In the UK, student and academic movements calling for similar boycotts have been met with repression. Liberty Investigates and Sky News revealed that at least 28 UK universities launched disciplinary actions against staff and students over their Palestine activism since October 2023. The University of Glasgow’s rector, British-Palestinian surgeon Dr. Ghassan Abu-Sittah, said that this suppression has forced academics to act individually.
“The moral outrage about what the Israelis are doing is leading more and more researchers to refuse collaborations with Israeli institutions,” he said.
Despite attempts to silence dissent, the boycott movement appears to be gaining traction. In May 2024, the Israeli regime allocated €22 million specifically to counter the academic and cultural boycott — a sign that the pressure is being felt. Israel’s share of EU research funding is also declining. Just 10 Israeli researchers were selected in the latest round of European Research Council starting grants, compared with 30 the previous year.

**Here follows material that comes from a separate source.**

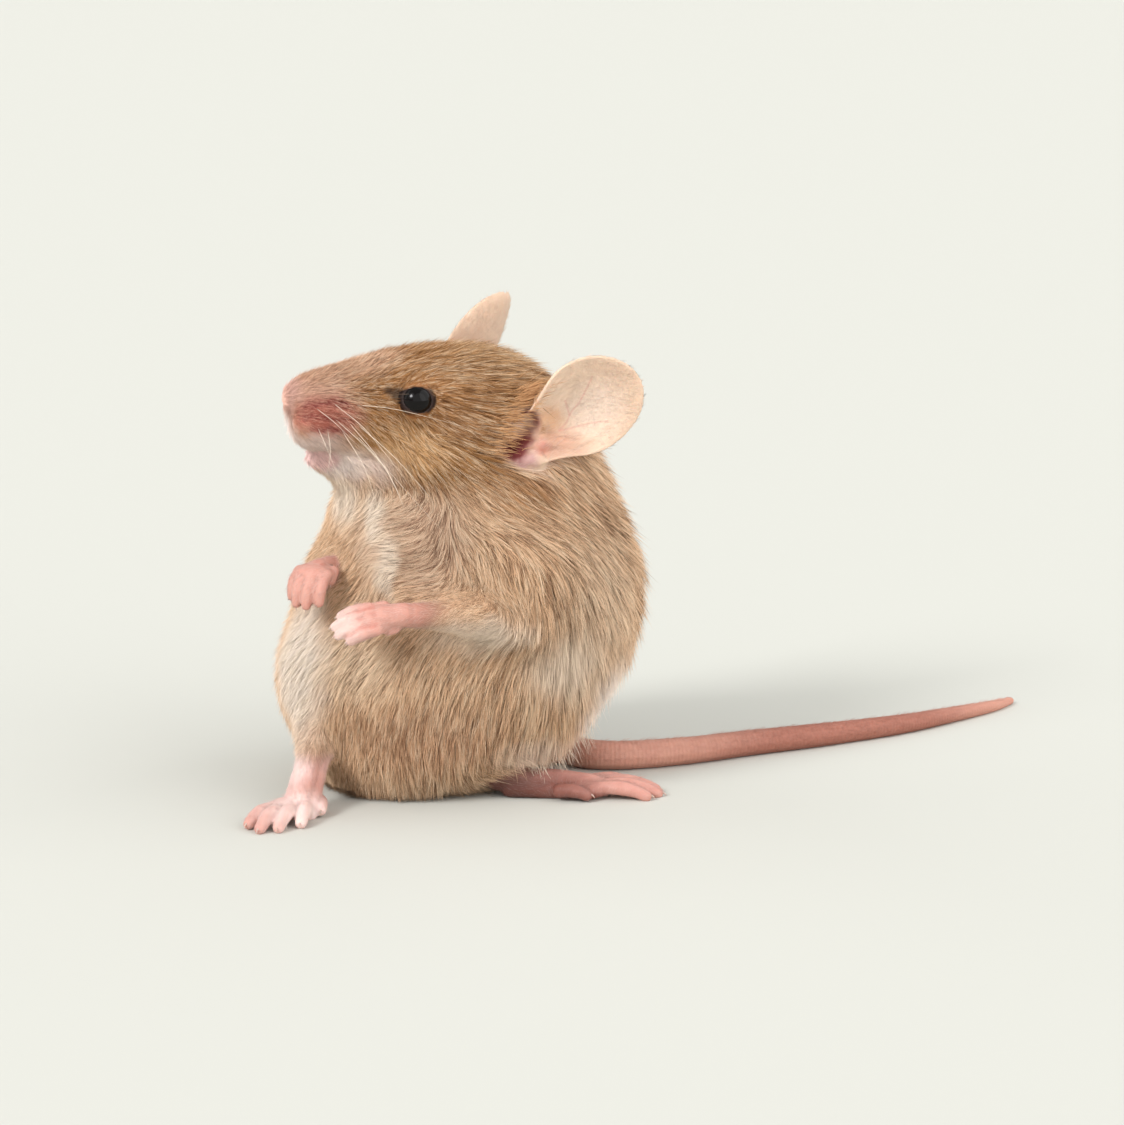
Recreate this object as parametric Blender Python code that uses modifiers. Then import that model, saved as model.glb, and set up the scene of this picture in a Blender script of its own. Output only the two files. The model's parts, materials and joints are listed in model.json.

There is growing concern within the settler communities about a potential “brain drain” as researchers, particularly in medicine and technology, consider leaving the Israeli occupied territories. This comes amid fears that Israel could be excluded from future EU research frameworks, such as the successor to Horizon 

Europe, which has been a vital source of scientific funding.
Hundreds of Israeli academics themselves have begun to speak out. In a powerful open letter in May, the Black Flag Action Group — a collective of Israeli scholars — condemned their own institutions for silence and complicity. “This is a horrifying litany of war crimes and crimes against humanity,” they wrote. “We cannot claim that we did not know.”